FacebookやTwitterを代表とするソーシャルネットワーキングメディアのユーザーが増えるに連れて、最も大きく変化したのは人々のコミュニケーションのありようです。
そのポイントは、様々なコミュニケーションの時間の配分が大きく変わった事にあります。従来のコミュニケーション手段として実際に会って話す、電話をかける、或はメールを送ると言った様々なコミュニケーション手段の中で、ソーシャルネットワーキングメディアにおいて使われる時間が大幅に増加し、その反面電話をかける(固定電話はもとより携帯電話も)と言う行為が大幅に減少しています。(※マッキンゼーのコミュニケーションにおける時間配分に関する調査結果でも明らかです)
さらにそれを細かく見て行くと、年代層によりそれが顕著に現れています。具体的には40歳辺りを起点として若い人程電話と言うコミュニケーション手段を利用しなくなっている事が明らかになっています。

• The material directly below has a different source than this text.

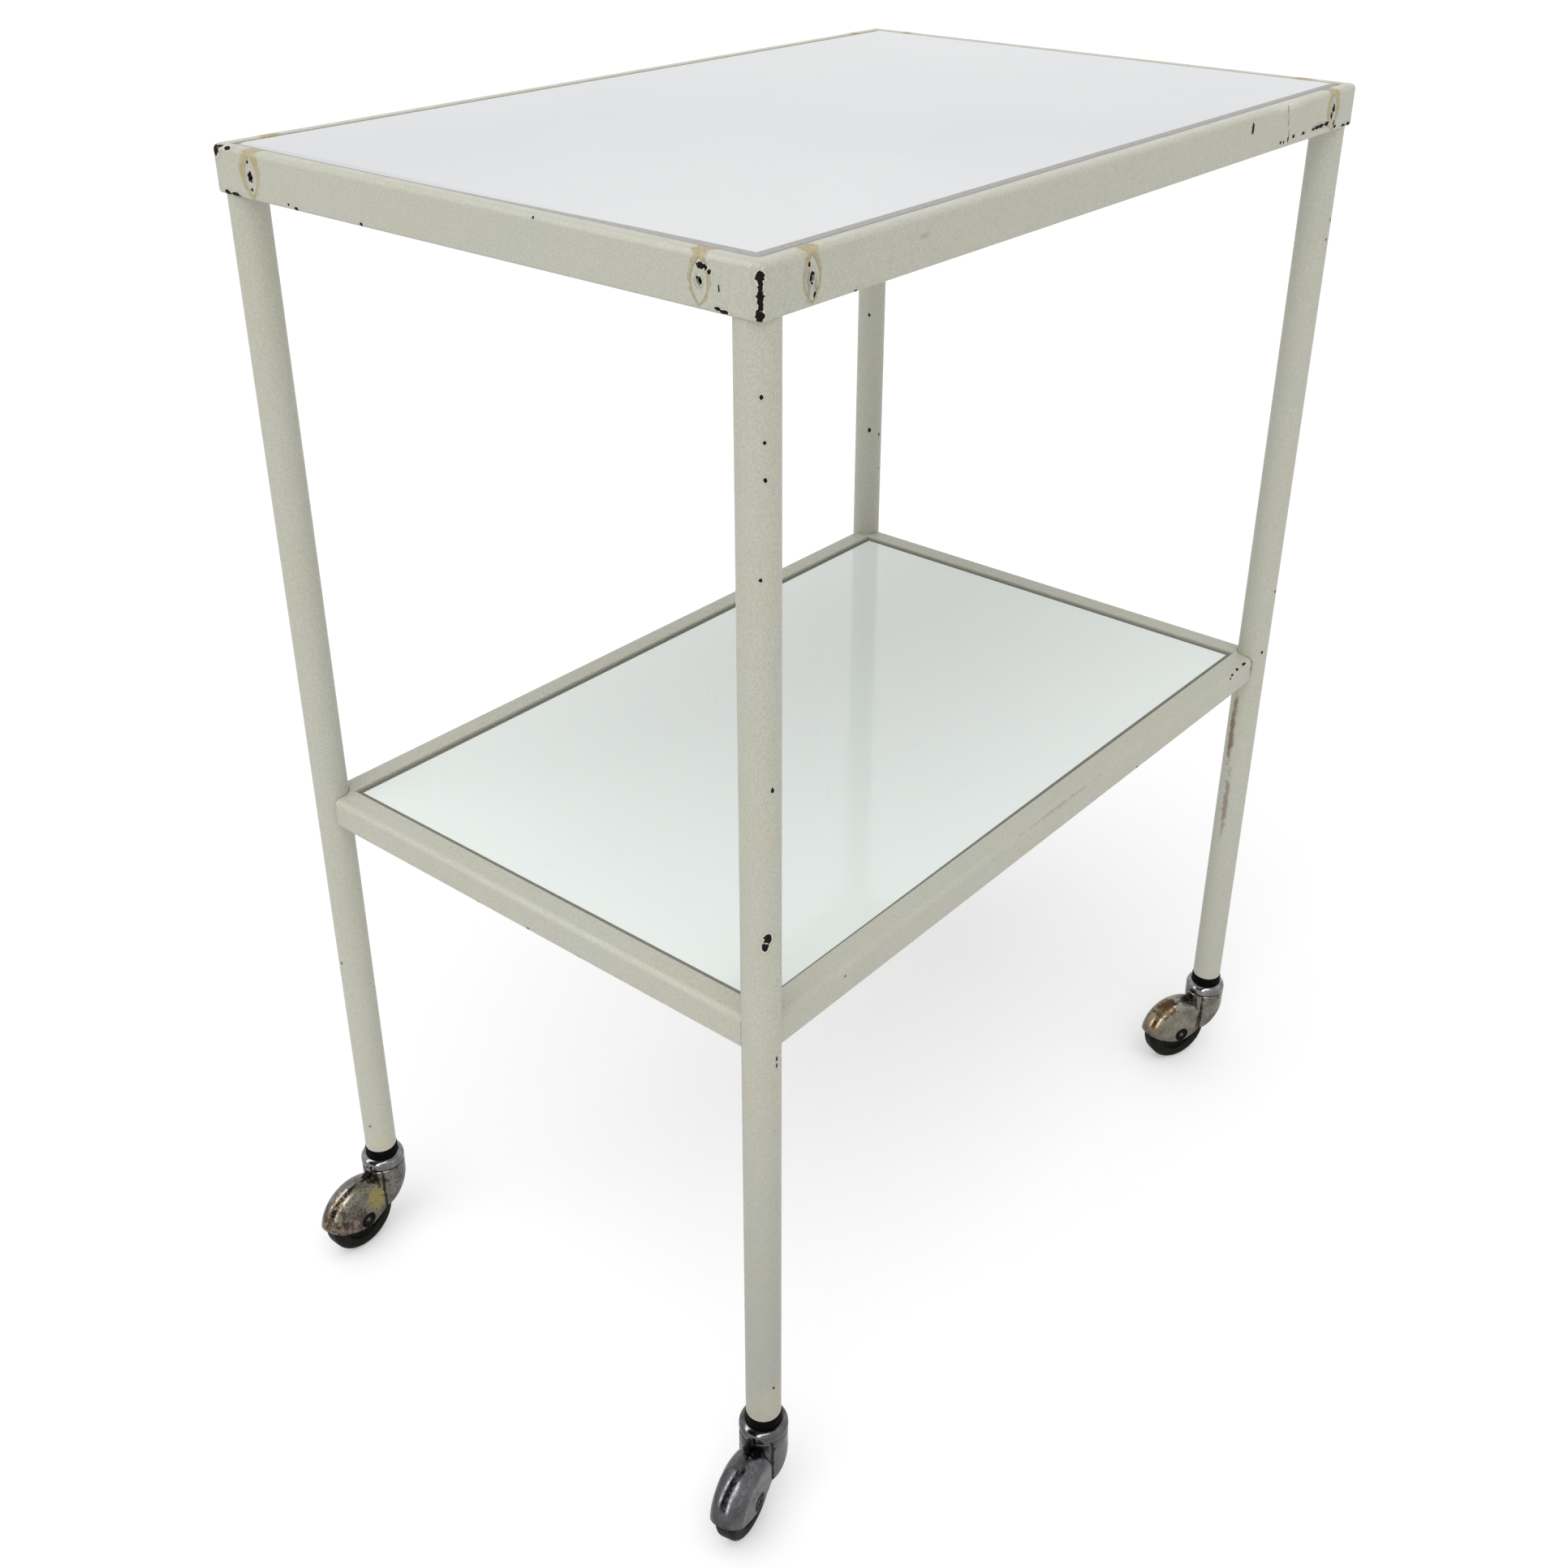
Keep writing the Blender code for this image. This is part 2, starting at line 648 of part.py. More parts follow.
def collar_mesh():
    """The bright ring over the swivel bearing, domed outside."""
    skirt_top = COLLAR_BOTTOM + COLLAR_SKIRT
    tall = COLLAR_HEIGHT - COLLAR_SKIRT
    profile = [
        (COLLAR_OPENING_RADIUS + COLLAR_WIDTH * math.sin(turn), skirt_top + tall * math.cos(turn))
        for turn in quarter_turns(COLLAR_DOME_STEPS)
    ]
    profile.append((COLLAR_RADIUS, COLLAR_BOTTOM))
    profile.append((COLLAR_OPENING_RADIUS, COLLAR_BOTTOM))
    return smooth(turned(profile, ROUND_STEPS))


def stem_mesh():
    """The swivel pin with its bearing race above the hood and its head inside it."""
    top = LEG_END + STEM_TOP_ABOVE_LEG_END
    head = NECK_TOP - HOOD_WALL - GAP
    return smooth(turned([
        (0.0, top),
        (STEM_RADIUS, top),
        (STEM_RADIUS, RACE_TOP),
        (FLANGE_RADIUS, RACE_TOP),
        (FLANGE_RADIUS, COLLAR_BOTTOM - GAP),
        (SEAT_RADIUS, COLLAR_BOTTOM - GAP),
        (SEAT_RADIUS, NECK_TOP + GAP),
        (STEM_RADIUS, NECK_TOP + GAP),
        (STEM_RADIUS, head),
        (STEM_HEAD_RADIUS, head),
        (STEM_HEAD_RADIUS, head - STEM_HEAD_THICKNESS),
        (0.0, head - STEM_HEAD_THICKNESS),
    ], FINE_STEPS))


def on_axle():
    """Lays a shape turned about Z along the wheel axle, in the caster's frame."""
    place = Matrix.Translation((CASTER_TRAIL, 0.0, AXLE_HEIGHT))
    return place @ Matrix.Rotation(math.pi / 2, 4, "X")


def hood_form(offset, disc_steps, neck_steps, shoulder_steps):
    """The hood's outer form, or its inner one, offset inward: a neck and a disc."""
    radius = NECK_RADIUS - offset
    top = NECK_TOP - offset
    edge = max(NECK_EDGE_RADIUS - offset, GAP)
    rounded = arc((radius - edge, top - edge), edge, math.pi / 2, 0.0, ARC_STEPS)
    neck = turned([(0.0, top)] + rounded + [(radius, -edge), (0.0, -edge)], neck_steps)
    crown = HOOD_CROWN_RADIUS - offset
    half_width = HOOD_HALF_WIDTH - offset
    flat = crown - HOOD_SHOULDER_DEPTH
    shoulder = [
        (flat + HOOD_SHOULDER_DEPTH * math.sin(turn), half_width * math.cos(turn))
        for turn in quarter_turns(shoulder_steps)
    ]
    lower = [(x, -y) for x, y in reversed(shoulder[:-1])]
    disc = turned([(0.0, half_width)] + shoulder + lower + [(0.0, -half_width)], disc_steps)
    disc.transform(on_axle())
    return neck, disc


def hood_mesh():
    """Neck and wheel cover in one shell, open below an S-shaped lip."""
    neck, disc = hood_form(0.0, HOOD_STEPS, ROUND_STEPS, HOOD_SHOULDER_STEPS)
    outside = combine(neck, [disc], "UNION")
    inner_neck, inner_disc = hood_form(HOOD_WALL, FINE_STEPS, FINE_STEPS, HOOD_SHOULDER_STEPS - 1)
    inside = combine(inner_neck, [inner_disc], "UNION")
    reach = HOOD_HALF_WIDTH + GAP
    axle_hole = rod(AXLE_HEAD_RADIUS + GAP, -reach, reach)
    axle_hole.transform(on_axle())
    stem_hole = rod(STEM_RADIUS + GAP, NECK_TOP - 2 * HOOD_WALL, NECK_TOP + HOOD_WALL)
    return smooth(combine(outside, [inside, lip_cutter(), axle_hole, stem_hole], "DIFFERENCE"))


def lip_cutter():
    """Removes the hood below its lip, a curve in the plane of the wheel."""
    rise = bezier_points(LIP_BACK, LIP_BACK_HANDLE, LIP_LOW_HANDLE, LIP_LOW)
    run = bezier_points(LIP_LOW, LIP_FRONT_HANDLE, LIP_END_HANDLE, LIP_END)
    below = [(LIP_END[0], -HOOD_CROWN_RADIUS), (LIP_BACK[0], -HOOD_CROWN_RADIUS)]
    outline = [(x, z + AXLE_HEIGHT) for x, z in rise[:-1] + run + below]
    cutter = prism([outline], -2 * NECK_RADIUS, 2 * NECK_RADIUS)
    cutter.transform(Matrix.Rotation(math.pi / 2, 4, "X"))
    return cutter


def bezier_points(start, first_handle, second_handle, end, steps=LIP_STEPS):
    points = []
    for i in range(steps + 1):
        t = i / steps
        weights = ((1 - t) ** 3, 3 * t * (1 - t) ** 2, 3 * t * t * (1 - t), t ** 3)
        knots = (start, first_handle, second_handle, end)
        points.append(tuple(sum(w * knot[axis] for w, knot in zip(weights, knots)) for axis in (0, 1)))
    return points


def axle_mesh():
    """The axle; its heads fill the holes in the hood's cheeks. Turned about Z."""
    low = HOOD_HALF_WIDTH - HOOD_WALL
    top = HOOD_HALF_WIDTH + AXLE_HEAD_PROUD
    half = [(0.0, top), (AXLE_HEAD_RADIUS, top), (AXLE_HEAD_RADIUS, low), (AXLE_RADIUS, low)]
    lower = [(x, -y) for x, y in reversed(half)]
    return smooth(turned(half + lower, FINE_STEPS))


def wheel_mesh():
    """A solid wheel, turned about Z: hub, web, rim and a rounded tread."""
    rim = WHEEL_RADIUS - WHEEL_RIM_DEPTH
    half = [
        (AXLE_RADIUS + AXLE_RUNNING_GAP, HUB_HALF_LENGTH),
        (HUB_RADIUS, HUB_HALF_LENGTH),
        (HUB_RADIUS, WHEEL_WEB_HALF_WIDTH),
        (rim, WHEEL_WEB_HALF_WIDTH),
        (rim, TREAD_HALF_WIDTH),
    ]
    across = TREAD_HALF_WIDTH - TREAD_FLAT_HALF_WIDTH
    for turn in quarter_turns(ARC_STEPS):
        radius = WHEEL_RADIUS - TREAD_SHOULDER * (1 - math.sin(turn))
        half.append((radius, TREAD_FLAT_HALF_WIDTH + across * math.cos(turn)))
    lower = [(x, -y) for x, y in reversed(half)]
    return smooth(turned(half + lower, WHEEL_STEPS))


# ---------------------------------------------------------------- assembly
def add_top_frame(paint, steel):
    long_rail = top_rail_mesh(2 * (OUTER_X - CORNER_ARM) - GAP)
    short_rail = top_rail_mesh(2 * (OUTER_Y - CORNER_ARM) - GAP)
    shapes = {"front": long_rail, "back": long_rail, "left": short_rail, "right": short_rail}
    for side, shape in shapes.items():
        place = along_side(side, OUTER_X, OUTER_Y, TOP_BOTTOM)
        add_object(f"top_rail_{side}", shape, paint, place)
    corner = corner_mesh()
    for name, (sx, sy) in LEGS.items():
        turn = math.atan2(-sy, -sx) - math.pi / 4
        place = Matrix.Translation((sx * OUTER_X, sy * OUTER_Y, TOP_BOTTOM)) @ Matrix.Rotation(turn, 4, "Z")
        add_object(f"top_corner_{name}", corner, paint, place)
    add_joint_plates(paint, steel)


def add_joint_plates(paint, steel):
    plate = plate_mesh()
    rivet = rivet_mesh()
    height = TOP_HEIGHT - LENS_BELOW_TOP
    for name, (sx, sy) in LEGS.items():
        faces = {
            "long_side": ((sx * (OUTER_X - CORNER_ARM), sy * OUTER_Y, height), (0, sy, 0)),
            "short_side": ((sx * OUTER_X, sy * (OUTER_Y - CORNER_ARM), height), (sx, 0, 0)),
        }
        for side, (position, outward) in faces.items():
            place = Matrix.Translation(position) @ upright_facing(outward)
            add_object(f"joint_plate_{name}_{side}", plate, paint, place)
            add_object(f"joint_rivet_{name}_{side}", rivet, steel, place)


def upright_facing(outward):
    """Matrix whose z looks outward and whose y is up."""
    normal = Vector(outward)
    up = Vector((0, 0, 1))
    return Matrix((up.cross(normal), up, normal)).transposed().to_4x4()


def add_shelf_frame(paint):
    long_rail = shelf_rail_mesh(LEG_SPACING_X)
    short_rail = shelf_rail_mesh(LEG_SPACING_Y)
    outer_x = HALF_X + SHELF_RAIL_OVERHANG
    outer_y = HALF_Y + SHELF_RAIL_OVERHANG
    shapes = {"front": long_rail, "back": long_rail, "left": short_rail, "right": short_rail}
    for side, shape in shapes.items():
        place = along_side(side, outer_x, outer_y, SHELF_BOTTOM)
        add_object(f"shelf_rail_{side}", shape, paint, place)


def add_legs(paint):
    mesh = leg_mesh()
    for name, (sx, sy) in LEGS.items():
        add_object(f"leg_{name}", mesh, paint, Matrix.Translation((sx * HALF_X, sy * HALF_Y, 0.0)))


def add_glass(top_glass, shelf_glass):
    inset = TOP_RAIL_WIDTH + TOP_GLASS_GAP
    mesh = glass_mesh(OUTER_X - inset, OUTER_Y - inset, TOP_GLASS_THICKNESS, TOP_GLASS_EDGE_RADIUS)
    surface = TOP_HEIGHT + TOP_GLASS_PROUD
    add_object("top_glass", mesh, top_glass, Matrix.Translation((0.0, 0.0, surface)))
    inset = SHELF_RAIL_WIDTH - SHELF_RAIL_OVERHANG + SHELF_GLASS_GAP
    mesh = glass_mesh(
        HALF_X - inset, HALF_Y - inset, SHELF_GLASS_THICKNESS, SHELF_GLASS_EDGE_RADIUS)
    surface = SHELF_HEIGHT - SHELF_GLASS_SUNK
    add_object("shelf_glass", mesh, shelf_glass, Matrix.Translation((0.0, 0.0, surface)))


def add_casters(chrome, plastic, rubber, steel):
    plug = plug_mesh()
    stem = stem_mesh()
    collar = collar_mesh()
    hood = hood_mesh()
    axle = axle_mesh()
    wheel = wheel_mesh()
    lay_down = Matrix.Rotation(math.pi / 2, 4, "X")
    for name, (sx, sy) in LEGS.items():
        under_leg = Matrix.Translation((sx * HALF_X, sy * HALF_Y, 0.0))
        add_object(f"caster_plug_{name}", plug, plastic, under_leg)
        add_object(f"caster_stem_{name}", stem, steel, under_leg)
        add_object(f"caster_collar_{name}", collar, chrome, under_leg)
        yaw = math.radians(CASTER_YAW[name])
        swivel = add_empty(f"swivel_axis_{name}", (sx * HALF_X, sy * HALF_Y, 0.0), yaw)
        spin = add_empty(f"spin_axis_{name}", (CASTER_TRAIL, 0.0, AXLE_HEIGHT), 0.0, swivel)
        add_object(f"caster_hood_{name}", hood, chrome, None, swivel)
        add_object(f"caster_axle_{name}", axle, steel, on_axle(), swivel)
        add_object(f"caster_wheel_{name}", wheel, rubber, lay_down, spin)


def main():
    clear_scene()
    make_collection(PART_COLLECTION)
    make_collection(CUTTER_COLLECTION)
    paint = make_material("cream_enamel", (0.60, 0.585, 0.515), 0.35)
    top_glass = make_material("white_opal_glass", (0.82, 0.83, 0.85), 0.08)
    shelf_glass = make_material("greenish_opal_glass", (0.70, 0.74, 0.71), 0.08)
    chrome = make_material("tarnished_chrome", (0.55, 0.54, 0.52), 0.22, 1.0)
    steel = make_material("bare_steel", (0.35, 0.34, 0.32), 0.40, 1.0)
    plastic = make_material("black_plastic", (0.015, 0.015, 0.015), 0.45)
    rubber = make_material("black_rubber", (0.012, 0.012, 0.012), 0.60)
    add_top_frame(paint, steel)
    add_shelf_frame(paint)
    add_legs(paint)
    add_glass(top_glass, shelf_glass)
    add_casters(chrome, plastic, rubber, steel)


main()
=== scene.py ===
"""Looks of the wheeled instrument table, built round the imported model."""
import math

import bmesh
import bpy
from mathutils import Matrix, Vector


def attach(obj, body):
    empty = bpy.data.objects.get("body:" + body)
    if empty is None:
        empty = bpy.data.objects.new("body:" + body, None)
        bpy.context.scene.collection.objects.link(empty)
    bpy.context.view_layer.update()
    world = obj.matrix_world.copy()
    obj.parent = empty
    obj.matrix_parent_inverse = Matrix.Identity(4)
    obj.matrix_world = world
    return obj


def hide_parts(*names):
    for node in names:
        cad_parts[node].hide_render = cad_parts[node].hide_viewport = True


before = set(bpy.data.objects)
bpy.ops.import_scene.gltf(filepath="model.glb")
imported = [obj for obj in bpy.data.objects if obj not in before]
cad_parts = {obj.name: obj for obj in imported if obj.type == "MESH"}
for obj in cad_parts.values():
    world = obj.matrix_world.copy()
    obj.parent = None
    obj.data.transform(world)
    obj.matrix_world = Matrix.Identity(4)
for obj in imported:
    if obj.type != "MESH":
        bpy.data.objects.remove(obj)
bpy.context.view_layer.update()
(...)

既にアメリカにおいては、オフィスで電話が鳴る数が激変し、非常に静かになったと言う事が、ニューヨーク・タイムズの記事にも出ていました。
さらにソーシャルネットワーキングメディアがもたらした新たなコミュニケーションのあり方として重要なのは、1人対複数と言う新しいコミュニケーションの手法を提供した事が大きな要素です。今までは基本的に1対1であったものが、1人がそれぞれ複数の繋がりを持った事によるコミュニケーションの伝播のありようが大きく変化しました。このようなコミュニケーション手段は今までは存在していなかった訳です。またそれを深く考察すると、ソーシャルネットワーキングメディアの特徴は、相手から必ず返答してもらえる事を前提にコミュニケーションしていない事が大きな特徴です。これまでの個人単位でのコミュニケーションは、発信されたメッセージに対する反応が必ずある双方向型コミュニケーションでした。しかしソーシャルネットワーキングメディアでは必ずしも反応はなくても成立する、緩い双方向型コミュニケーションと言う事です。このような緩いコミュニケーションは、発信する側に取っては相手の反応がどうあれ一方的に情報拡散されると言う大きな特徴があります。
すなわち、ソーシャルネットワーキングメディアの登場で、情報量も莫大に増加し、緩い繋がり(実際それほど繋がっていない、従来なら年賀状を交わす程度等)の間でのコミュニケーションが増加した事が、「情報価値」の変革をもたらしました。
それは情報発信する企業に取って、非常にエンゲージメントを形成する可能性を秘め、また裏返しに非常に恐ろしいメディアとなった訳です。
企業がソーシャルネットワーキングを生かすも殺すも、先ずはソーシャルネットワーキングメディアで自社がどのような扱いを受けているか認識する事が重要です。
それは、ソーシャルネットワーキングメディアを積極的に利用しているか、全く利用していないかに関わらず、確認しておく(リスニングする)必要があります。
そうでないと、知らない間に今自社の事が噂されているかもしれません。
ソーシャルネットワーキングメディアでの情報を知らないと、大きな痛手を負う事になるかも知れません。